OpenVINO provides extensibility mechanism for implementing custom layers in both Model Optimizer and Inference Engine. However, this approach will require deployment and further maintenance of the entire extended Inference Engine on a target platform. This process is cumbersome and not cost-efficient.

Arhat takes a different approach to extensibility by providing an off-line engine generating lean deployable code. Most of the extensions implementing the custom layers are be added to the code generator that is not deployed, therefore the deployable code will remain lean and easy to maintain.

Example: Detectron2 is a popular library of advanced object detection models developed and trained in PyTorch. Detectron2 models can be exported in a vendor-agnostic ONNX format; however, this ONNX representation uses around 10 custom layer types natively available in Caffe2 only. These layers are not accepted by OpenVINO Model Optimizer. We have designed simple Model Optimizer extensions for these layers and thus could successfully produce the OpenVINO intermediate representation for selected Detectron2 models. Then the bulk of functionality supporting the custom layers has been implemented in the off-line Arhat engine. The automatically generated deployable code required only moderate extensions of Arhat runtime libraries.

Reliable benchmarking on various target platforms

Comparison of the computational performance of deep learning models on various target platforms is of a high interest for hardware vendors and end users. However, due to a high fragmentation of a deep learning software landscape, reliable performance comparison is challenging. To get meaningful and fair results, it is critical to use (1) the same original model for all target platforms and (2) the best available library of deep learning primitives on each platform. Furthermore, the benchmarking methodology must support the wide range of deep learning models and be accessible to the common software engineers not having expert knowledge of various deep learning frameworks. Arhat satisfies these requirements providing a simple unified framework for generation of highly efficient and easily deployable code on all supported platforms.

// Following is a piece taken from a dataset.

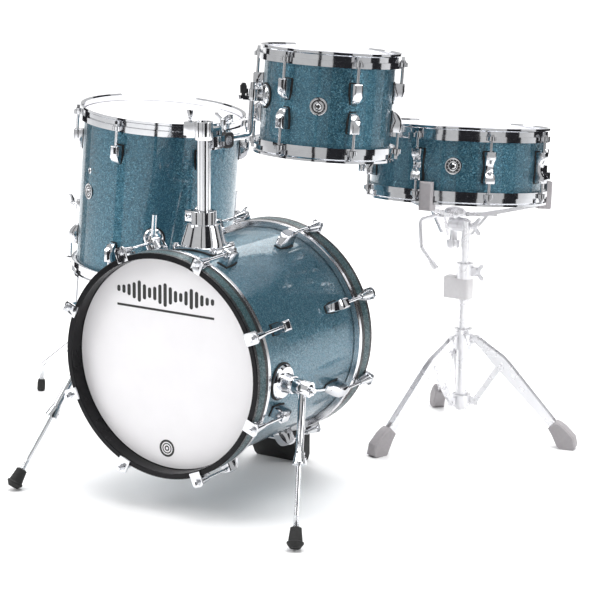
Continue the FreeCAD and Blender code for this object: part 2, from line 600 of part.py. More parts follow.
ends = [box(s * 138 - 9, s * 138 + 9, -23, 23, wz - 0.9, wz + 0.9) for s in (-1, 1)]
nodes["snare_wires"] = put(turned(ends[0].multiFuse(wires + [ends[1]]), BUTT_ANGLE), snare)

# ------------------------------------------------------------------ snare stand
stand_at = V(STAND_X, STAND_Y, 0)


def at_stand(shape):
    return moved(shape, STAND_X, STAND_Y, 0)


tube = cyl(STAND_TUBE_R, 60, 376)
hub = cyl(20, 67, 93)
tabs = []
for a in STAND_ANGLES:
    tab = box(17, HUB_PIVOT_R + 7, -3, 3, HUB_PIVOT_Z - 8, HUB_PIVOT_Z + 8)
    tab = fuse(tab, Part.makeCylinder(2.5, 16, V(HUB_PIVOT_R, -8, HUB_PIVOT_Z), EY))
    tabs.append(turned(tab, a))
block_half = STAND_TUBE_R + 2.5
block = box(-44, block_half, -block_half, block_half, 300, 344)
block = block.makeFillet(6, [e for e in block.Edges if e.BoundBox.ZLength > 30])
lock = fuse(cyl(18, 344, 376), box(0, 29, -6, 6, 351, 369), wing_nut(V(28.5, 0, 360), EX, 34, 15, EZ))
nodes["stand_base"] = at_stand(fuse(tube, hub, lock, *tabs).cut(cyl(STAND_INNER_R + RUN, 50, 400)))
nodes["stand_height_block"] = at_stand(block.cut(cyl(STAND_TUBE_R, 50, 400)))

collar = cyl(20, COLLAR_LOW, COLLAR_TOP)
ears = []
for a in STAND_ANGLES:
    e = box(15, LEG_PIVOT_R + 6, -4, 4, LEG_PIVOT_Z - 9, LEG_PIVOT_Z + 9)
    e = e.cut(Part.makeCylinder(2.5 + RUN, 20, V(LEG_PIVOT_R, -10, LEG_PIVOT_Z), EY))
    ears.append(turned(e, a))
stub = turned(fuse(put(cyl(5, 0, 14), seat(V(18, 0, 226), EX, EY)),
                   wing_nut(V(31, 0, 226), EX, 36, 16, EZ)), -48)
nodes["stand_collar"] = at_stand(collar.multiFuse(ears + [stub]).cut(cyl(STAND_TUBE_R + RUN, 100, 300)))

run_x = STAND_SPREAD - LEG_PIVOT_R
run_z = LEG_PIVOT_Z - 10.0
lean = math.degrees(math.atan2(run_z, run_x))
leg_len = math.hypot(run_x, run_z)
along = V(run_x, 0, -run_z)
along.normalize()
normal = V(along.z * -1, 0, along.x)
pivot = V(LEG_PIVOT_R, 0, LEG_PIVOT_Z)


def leg_point(s, n, y=0.0):
    return pivot + along * s + normal * n + V(0, y, 0)


for k in range(3):
    a = STAND_ANGLES[k]
    parts = []
    for s in (-1, 1):
        y0 = 5.2 if s > 0 else -7.4
        pts = [leg_point(-8, -5, y0), leg_point(-8, 5, y0), leg_point(30, 12, y0), leg_point(62, 19, y0),
               leg_point(84, 19, y0), leg_point(leg_len - 20, 7, y0), leg_point(leg_len - 20, -7, y0),
               leg_point(84, -8, y0), leg_point(60, -8, y0), leg_point(20, -6, y0)]
        parts.append(face(pts).extrude(V(0, 2.2, 0)))
    mid_s = math.hypot(MID_R - LEG_PIVOT_R, LEG_PIVOT_Z - MID_Z)
    parts.append(Part.makeCylinder(2.5, 19, pivot + V(0, -9.5, 0), EY))
    parts.append(Part.makeCylinder(2.5, 19, leg_point(mid_s, 0, -9.5), EY))
    for s in (0.0, mid_s):
        for y in (-9.4, 7.4):
            parts.append(Part.makeCylinder(4.5, 2.0, leg_point(s, 0, y), EY))
    parts.append(face([leg_point(leg_len - 70, -5, -5.3), leg_point(leg_len - 70, 5, -5.3),
                       leg_point(leg_len - 20, 5, -5.3),
                       leg_point(leg_len - 20, -5, -5.3)]).extrude(V(0, 10.6, 0)))
    frame = fuse(*parts)
    boot_pts = [leg_point(leg_len - 56, -11), leg_point(leg_len - 56, 11), leg_point(leg_len - 48, 15),
                leg_point(leg_len - 34, 18), leg_point(leg_len - 6, 18), V(STAND_SPREAD + 12, 0, 10),
                V(STAND_SPREAD + 10, 0, 3), V(STAND_SPREAD + 4, 0, 0), V(STAND_SPREAD - 20, 0, 0),
                V(STAND_SPREAD - 28, 0, 5), leg_point(leg_len - 40, -15)]
    boot = moved(face(boot_pts), 0, -13).extrude(V(0, 26, 0))
    boot = boot.makeChamfer(3, [e for e in boot.Edges if e.BoundBox.YLength < 0.1 and e.BoundBox.ZMin > 8])
    boot = boot.cut(frame)
    nodes["stand_leg_%d" % (k + 1)] = at_stand(turned(group([frame, boot]), a))
    lo = V(HUB_PIVOT_R, 0, HUB_PIVOT_Z)
    hi = V(MID_R, 0, MID_Z)
    d = hi - lo
    d.normalize()
    n = V(-d.z, 0, d.x)
    bars = []
    fork = [lo - n * 6 - d * 6, lo + n * 6 - d * 6, lo + n * 6 + d * 40, lo - n * 6 + d * 40]
    for y0 in (3.3, -5.1):
        bars.append(moved(face(fork), 0, y0).extrude(V(0, 1.8, 0)))
    bars.append(moved(face([lo - n * 6 + d * 18, lo + n * 6 + d * 18, lo + n * 6 + d * 40,
                            lo - n * 6 + d * 40]), 0, -5.1).extrude(V(0, 10.2, 0)))
    bars.append(moved(face([lo - n * 6 + d * 30, lo + n * 6 + d * 30, hi + n * 7 - d * 4, hi + n * 7 + d * 6,
                            hi - n * 7 + d * 6, hi - n * 7 - d * 4]), 0, -3).extrude(V(0, 6, 0)))
    strut = fuse(*bars)
    strut = strut.cut(Part.makeCylinder(2.5 + RUN, 20, lo + V(0, -10, 0), EY))
    strut = strut.cut(Part.makeCylinder(5.3, 20, hi + V(0, -10, 0), EY))
    nodes["stand_strut_%d" % (k + 1)] = at_stand(turned(strut, a))

inner = cyl(STAND_INNER_R, 210, 466).cut(cyl(7.5, 200, 440))
tilter = Part.makeCylinder(TILT_R, 13.5, V(-1.5 - 12, 0, TILT_Z), EX)
bolt_hole = Part.makeCylinder(4.0 + RUN, 80, V(-40, 0, TILT_Z), EX)
nodes["stand_upper_tube"] = at_stand(fuse(inner, tilter).cut(bolt_hole))

hub_at = V(STEM_X, STAND_Y, TILT_Z)
basket = seat(hub_at, SNARE_AXIS)
down_z = (hub_at - SNARE_AT).Length
stem = cyl(8, -52, 12)
half_disc = put(cyl(TILT_R, -8, 14.5), seat(O, EX, EY))
hub = rev([(0, 12), (13, 12), (13, TILT_R + 1.5), (24, TILT_R + 2), (24, 26), (18, 33), (8, 36), (0, 36)])
basket_body = fuse(put(fuse(stem, hub), basket), moved(half_disc, hub_at.x, hub_at.y, hub_at.z))
bolt = put(fuse(cyl(4.0, 10, 48), cyl(7.5, 42, 46)), seat(hub_at, EX, EY))
basket_body = fuse(basket_body, bolt, wing_nut(hub_at + V(46, 0, 0), EX, 36, 16, EZ))
arm_tabs = []
for a in ARM_ANGLES:
    arm_tabs.append(put(turned(box(20, 31, -3, 3, 16, 26), a), basket))
sleeve = put(cyl(14, -50, -34), basket)
handle = double_bend(V(-12, -20, 21), V(-58, -42, 6), V(-52, -42, -52), V(-20, -42, -88), 12, 4.0)
grip = rod(V(-27, -42, -80.1), V(-15, -42, -93.6), 6.5)
basket_body = basket_body.multiFuse(arm_tabs + [sleeve])
for a in ARM_ANGLES:
    hole = put(turned(Part.makeCylinder(2.2 + RUN, 20, V(27, -10, 21), EY), a), basket)
    basket_body = basket_body.cut(hole)
nodes["basket_hub"] = basket_body
nodes["basket_handle"] = put(fuse(handle, grip), basket).cut(basket_body)

lip_z = -SNARE_DEPTH / 2 - HOOP_PAST + down_z
lip_r = SNARE_R + 11.0
arms = []
for k in range(3):
    parts = []
    for y0 in (3.3, -5.5):
        pts = [(25, 18), (25, 24), (60, 25.5), (lip_r - 14, lip_z - 4.2), (lip_r + 2, lip_z - 4.2),
               (lip_r + 2, lip_z - 9.5), (lip_r - 12, lip_z - 9.5), (60, 17)]
        parts.append(slab_xz(pts, y0, y0 + 2.2))
    parts.append(Part.makeCylinder(2.2, 15, V(27, -7.5, 21), EY))
    parts.append(box(90, lip_r + 2, -5.5, 5.5, lip_z - 9.5, lip_z - 5.2))
    parts.append(slab_xz([(66, 19), (72, 19), (40, -22), (34, -22)], -2.5, 2.5))
    parts.append(box(62, 90, -5.5, 5.5, 19, 22.5))
    frame = fuse(*parts)
    pad = fuse(box(lip_r - 14, lip_r + 14, -13.5, 13.5, lip_z - 13, lip_z - 0.5),
               box(lip_r + 1.6, lip_r + 14, -13.5, 13.5, lip_z - 13, lip_z + 45))
    outer = [e for e in pad.Edges if e.BoundBox.XMin > lip_r + 13 and e.Length > 20]
    pad = pad.makeFillet(5, outer)
    pad = pad.cut(frame)
    nodes["basket_arm_%d" % (k + 1)] = put(turned(group([frame, pad]), ARM_ANGLES[k]), basket)

# ------------------------------------------------------------------ write
for name in sorted(nodes):
    part = nodes[name].copy()
    part.translate(V(SHIFT_X, SHIFT_Y, 0))
    part.exportStep("parts/" + name + ".step")
    print(name, len(part.Solids), part.isValid(), round(part.BoundBox.XMin, 2), round(part.BoundBox.XMax, 2),
          round(part.BoundBox.YMin, 2), round(part.BoundBox.YMax, 2), round(part.BoundBox.ZMin, 2),
          round(part.BoundBox.ZMax, 2))
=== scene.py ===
import bpy
import bmesh
import json
import math
import numpy as np
from mathutils import Matrix, Vector


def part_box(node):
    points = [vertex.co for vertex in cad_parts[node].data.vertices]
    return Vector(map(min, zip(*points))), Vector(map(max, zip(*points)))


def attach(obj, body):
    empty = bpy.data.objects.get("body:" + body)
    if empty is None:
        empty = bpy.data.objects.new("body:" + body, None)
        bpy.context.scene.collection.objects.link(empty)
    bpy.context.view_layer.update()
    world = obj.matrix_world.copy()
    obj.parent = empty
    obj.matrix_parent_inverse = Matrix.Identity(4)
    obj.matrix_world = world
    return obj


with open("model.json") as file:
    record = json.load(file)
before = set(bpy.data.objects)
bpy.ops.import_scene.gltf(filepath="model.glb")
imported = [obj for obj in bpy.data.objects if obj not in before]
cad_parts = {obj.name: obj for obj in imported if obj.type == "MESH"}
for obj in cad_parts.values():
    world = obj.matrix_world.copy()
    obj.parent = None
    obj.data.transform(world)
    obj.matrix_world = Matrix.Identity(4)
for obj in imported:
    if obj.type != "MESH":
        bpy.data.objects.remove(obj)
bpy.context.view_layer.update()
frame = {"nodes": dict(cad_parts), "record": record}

nodes = frame["nodes"]
record = frame["record"]
joints = {j["name"]: j for j in record["behaviour"]["joints"]}
body_of_node = {n: b for b, ns in record["behaviour"]["bodies"].items() for n in ns}
slot_of_node = {s["node"]: s["material_slot"] for s in record["subparts"]}


MM = 0.001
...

Example: We have conducted a case study comparing GPU inference performance of Intel Tiger Lake i7-1185G7E and NVIDIA Jetson Xavier NX systems for the embedded object detection tasks. For this purpose, we selected a representative set of object detection models from OpenVINO Model Zoo (8 models of SSD, Faster R-CNN, and YOLO families) and used Arhat to generate executable code the most efficient vendor libraries for both systems (oneDNN and TensorRT inference library respectively). This approach facilitated performance comparison on a fair basis. The benchmarking results revealed that Tiger Lake is a strong competitor in the given problem domain.